I'm headed out tonight for an American Cancer Society Volunteer Conference. Initially, I was excited about going, then not so excited about missing a few days with "my boys". Saturdays are such great fun around here....soccer, swimming and hanging out at home with my men...and I won't be here. However, I'm starting to get excited about the conference again. Last week I was asked to speak at a Making Strides meeting and after my little talk (it really wasn't a speech) I received so many thank yous and comments about how I was inspiring. I some how have to make sense out of all that has happened to me and having little moments like that make it all feel okay. I even had the executive director of the local YMCA offer me three sessions with a personal trainer to help me get ready for the half-marathon....just from a 10 minute ad lib that night. Very cool.

At the conference I'll be part of a session regarding my volunteer work for Reach to Recovery. Reach to Recovery is a program through the ACS that provides support for newly diagnosed breast cancer patients. Most of the volunteers are older, since let's face it...most people diagnosed are "older". I'm obviously the youngest volunteer in our county so I provide support to women under the age of 45 who need someone to talk to...someone who knows what they are going through. They also wanted me to invite a "patient" I had spoken to that would be able to discuss the receiving end of Reach to Recovery. I instantly thought of Tatiana. Several years ago when I got the call for the ACS to call her I thought her name sounded familar.
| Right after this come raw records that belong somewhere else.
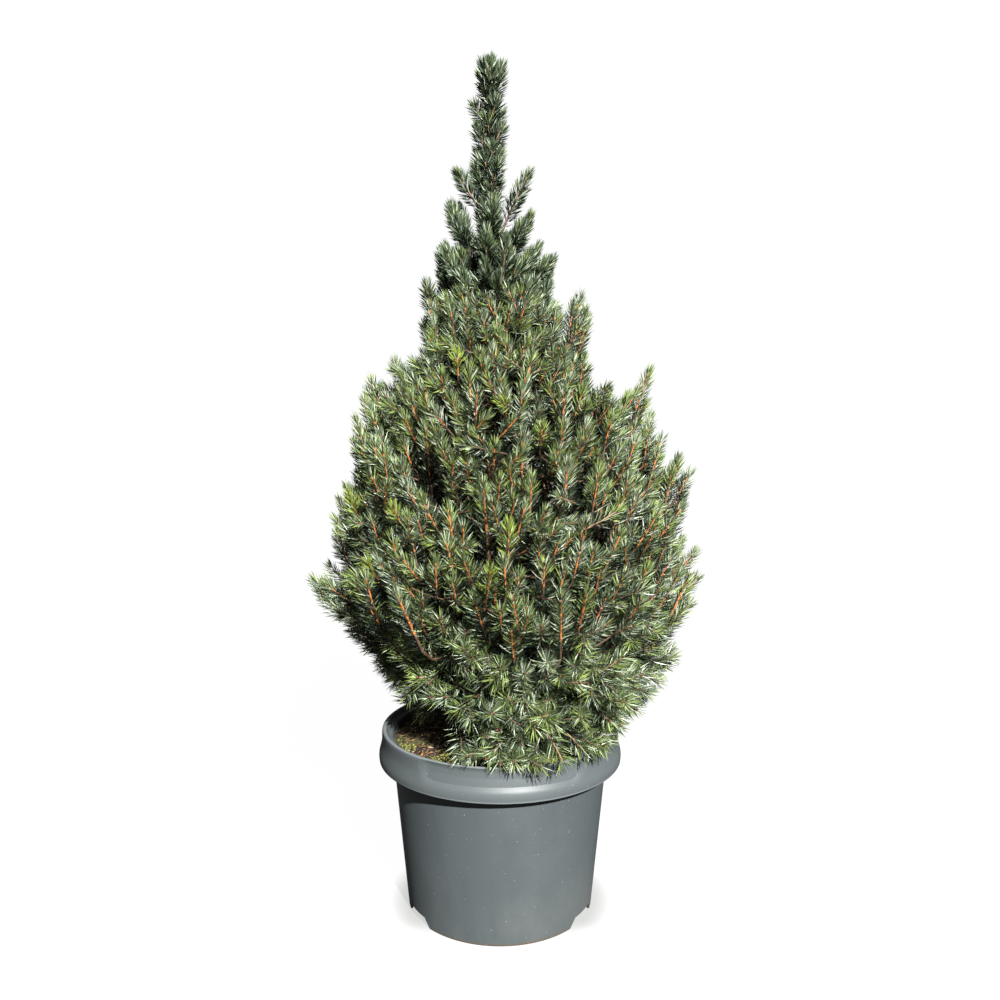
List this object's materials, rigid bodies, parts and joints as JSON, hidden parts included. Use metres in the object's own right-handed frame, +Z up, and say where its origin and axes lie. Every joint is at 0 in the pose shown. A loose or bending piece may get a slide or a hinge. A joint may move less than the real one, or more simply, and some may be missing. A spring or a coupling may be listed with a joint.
{
  "type": "potted spruce",
  "caption": "Young cone-shaped dwarf spruce with short dense needles, growing in a dark grey plastic nursery pot filled with soil.",
  "frame": {"origin": "middle of the pot's flat underside, on the pot's axis", "axes": "+Z up along the pot's axis towards the plant's top, -Y is the front, where the soil shows on the left"},
  "size_m": [0.4276, 0.3619, 0.888],
  "materials": {
    "pot": "satin",
    "soil": "matte",
    "bark": "matte",
    "needles": "matte"
  },
  "bodies": {
    "root": {"bough_lower_1": "bark", "bough_lower_2": "bark", "bough_lower_3": "bark", "bough_lower_4": "bark", "bough_lower_5": "bark", "bough_lower_6": "bark", "bough_middle_1": "bark", "bough_middle_2": "bark", "bough_middle_3": "bark", "bough_middle_4": "bark", "bough_middle_5": "bark", "bough_middle_6": "bark", "bough_skirt_1": "bark", "bough_skirt_2": "bark", "bough_skirt_3": "bark", "bough_skirt_4": "bark", "bough_skirt_5": "bark", "bough_skirt_6": "bark", "bough_upper_1": "bark", "bough_upper_2": "bark", "bough_upper_3": "bark", "bough_upper_4": "bark", "bough_upper_5": "bark", "foliage_leader": "needles", "foliage_lower_1": "needles", "foliage_lower_2": "needles", "foliage_lower_3": "needles", "foliage_lower_4": "needles", "foliage_lower_5": "needles", "foliage_lower_6": "needles", "foliage_middle_1": "needles", "foliage_middle_2": "needles", "foliage_middle_3": "needles", "foliage_middle_4": "needles", "foliage_middle_5": "needles", "foliage_middle_6": "needles", "foliage_neck_1": "needles", "foliage_neck_2": "needles", "foliage_neck_3": "needles", "foliage_shoulder_1": "needles", "foliage_shoulder_2": "needles", "foliage_shoulder_3": "needles", "foliage_shoulder_4": "needles", "foliage_skirt_1": "needles", "foliage_skirt_2": "needles", "foliage_skirt_3": "needles", "foliage_skirt_4": "needles", "foliage_skirt_5": "needles", "foliage_skirt_6": "needles", "foliage_spire_1": "needles", "foliage_spire_2": "needles", "foliage_spire_3": "needles", "foliage_upper_1": "needles", "foliage_upper_2": "needles", "foliage_upper_3": "needles", "foliage_upper_4": "needles", "foliage_upper_5": "needles", "pot": "pot", "soil": "soil", "trunk": "bark"}
  },
  "joints": []
}
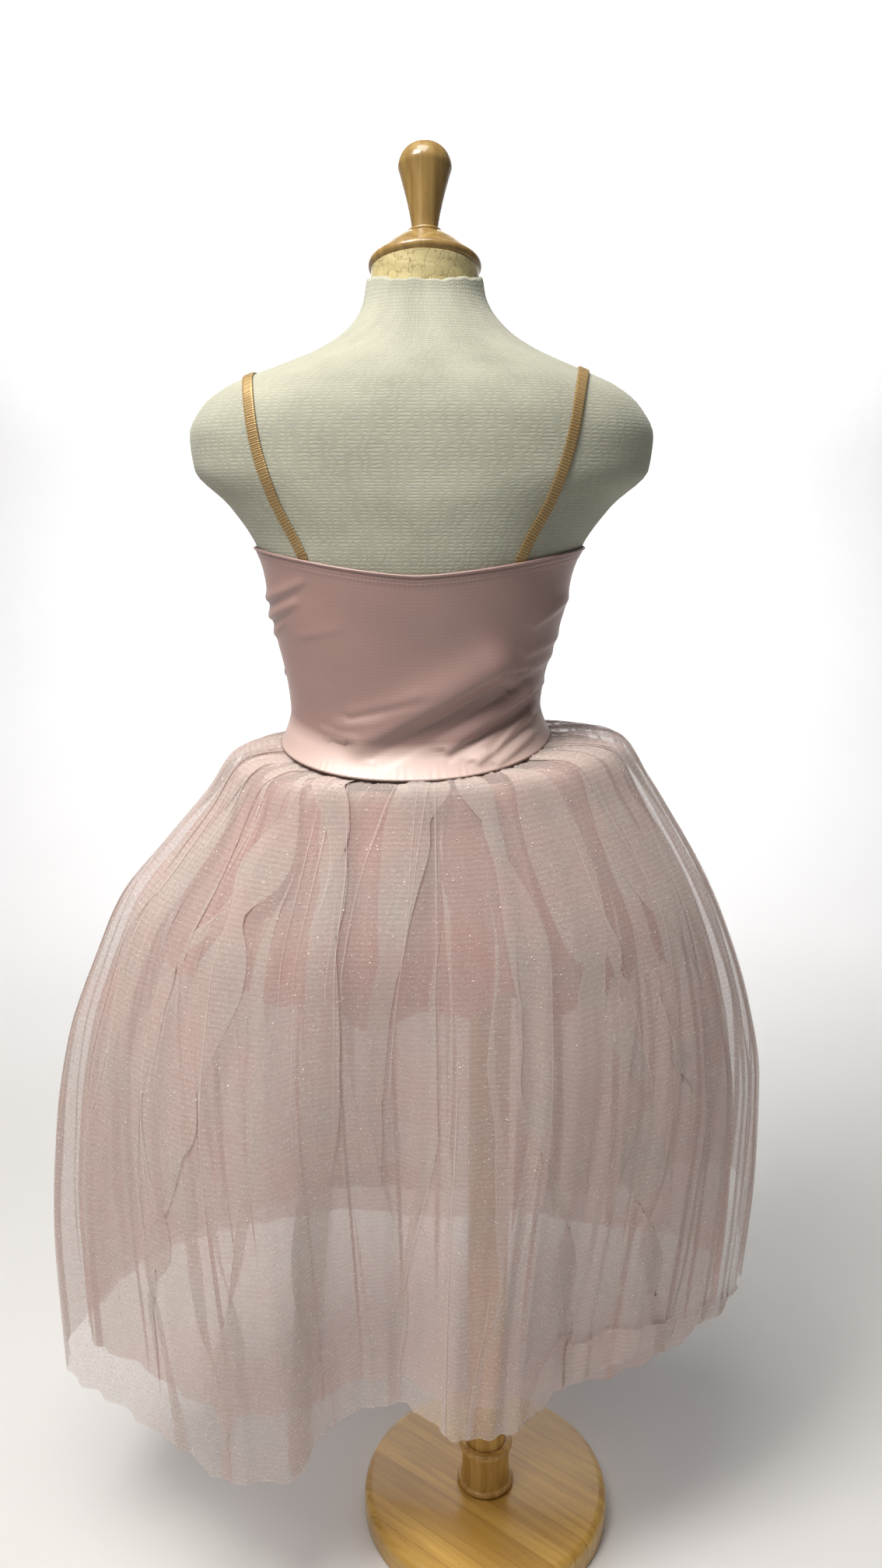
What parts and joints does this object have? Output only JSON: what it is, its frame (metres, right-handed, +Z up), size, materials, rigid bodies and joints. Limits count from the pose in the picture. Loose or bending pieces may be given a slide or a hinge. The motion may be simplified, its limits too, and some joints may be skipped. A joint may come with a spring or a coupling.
{
  "type": "ballet tutu on dress form",
  "caption": "Romantic-length ballet tutu with a camisole bodice, elastic straps and gathered tulle skirts, worn by a limbless dress form on a wooden stand.",
  "frame": {"origin": "middle of the stand base's flat underside, on the floor, on the axis of the pole", "axes": "+Z up, -Y toward the front of the tutu, +X toward its wearer's left"},
  "size_m": [0.6976, 0.3616, 1.2969],
  "materials": {
    "pink_satin": "matte satin stretch fabric",
    "gold_elastic": "ribbed metallic elastic",
    "glitter_tulle": "sheer net with small glitter",
    "plain_tulle": "sheer matte net",
    "pink_tulle": "matte net",
    "knit_cover": "flecked knit",
    "cream_paint": "cracked cream paint",
    "turned_wood": "gloss varnish",
    "base_wood": "laminated strips, gloss varnish"
  },
  "bodies": {
    "root": {"bodice_back": "pink_satin", "bodice_front": "pink_satin", "strap_left": "gold_elastic", "strap_right": "gold_elastic", "outer_skirt_back": "glitter_tulle", "outer_skirt_front": "glitter_tulle", "inner_skirt_back": "plain_tulle", "inner_skirt_front": "plain_tulle", "underskirt_back": "pink_tulle", "underskirt_front": "pink_tulle", "dress_form": "knit_cover", "neck_block": "cream_paint", "neck_cap": "turned_wood", "neck_finial": "turned_wood", "stand_pole": "turned_wood", "stand_socket": "turned_wood", "stand_base": "base_wood"}
  },
  "joints": []
}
Turned out we briefly worked together about 12 years go. She's young with kids and had a similar breast reconstruction so we've stayed in touch. We're driving over together and I think it will be fun to have someone I know to hang out with.

An update of the kids:
Nathan is adjusting to Kindergarten well. He LOVES his teacher and has made a few new friends. When I pick him up I'm itching to hear all about his day...in detail...and he replies, "I don't want to talk about it." Like he's 14 instead of 5. What is up with that? I've backed off and stopped asking so many questions. Now, I play Betty Crocker and have a cool snack ready for when we get home and while we sit at the table he opens up and gives me enough information that I'm content. I still probe for more, but try not to play 20 questions....it turns my litte "teenager" off.
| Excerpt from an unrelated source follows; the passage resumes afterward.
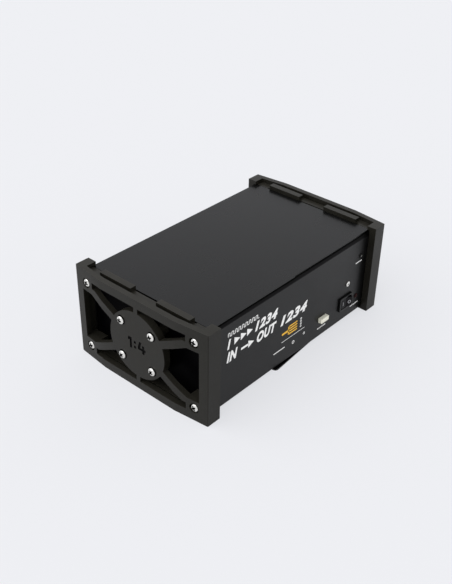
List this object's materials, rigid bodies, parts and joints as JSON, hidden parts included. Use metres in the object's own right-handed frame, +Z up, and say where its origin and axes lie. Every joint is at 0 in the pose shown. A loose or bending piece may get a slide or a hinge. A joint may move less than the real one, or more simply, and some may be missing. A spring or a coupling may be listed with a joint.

Reese flew by his first week of school like a champ. Friday of the first week his teacher tells me he's doing so well, is ahead of the other kids and she wants to put him in the next class up. Of course, Jake and I beamed and said, "He's so smart he's already skipping a grade." This new class does seem like a better fit for him, but he's cried (just a little) each day I've dropped him off. I watch through the window in the door and he stops right after I leave so I'm hoping he'll stop soon. He tells me about his new friend, Jessica, and how pretty she is. So sweet.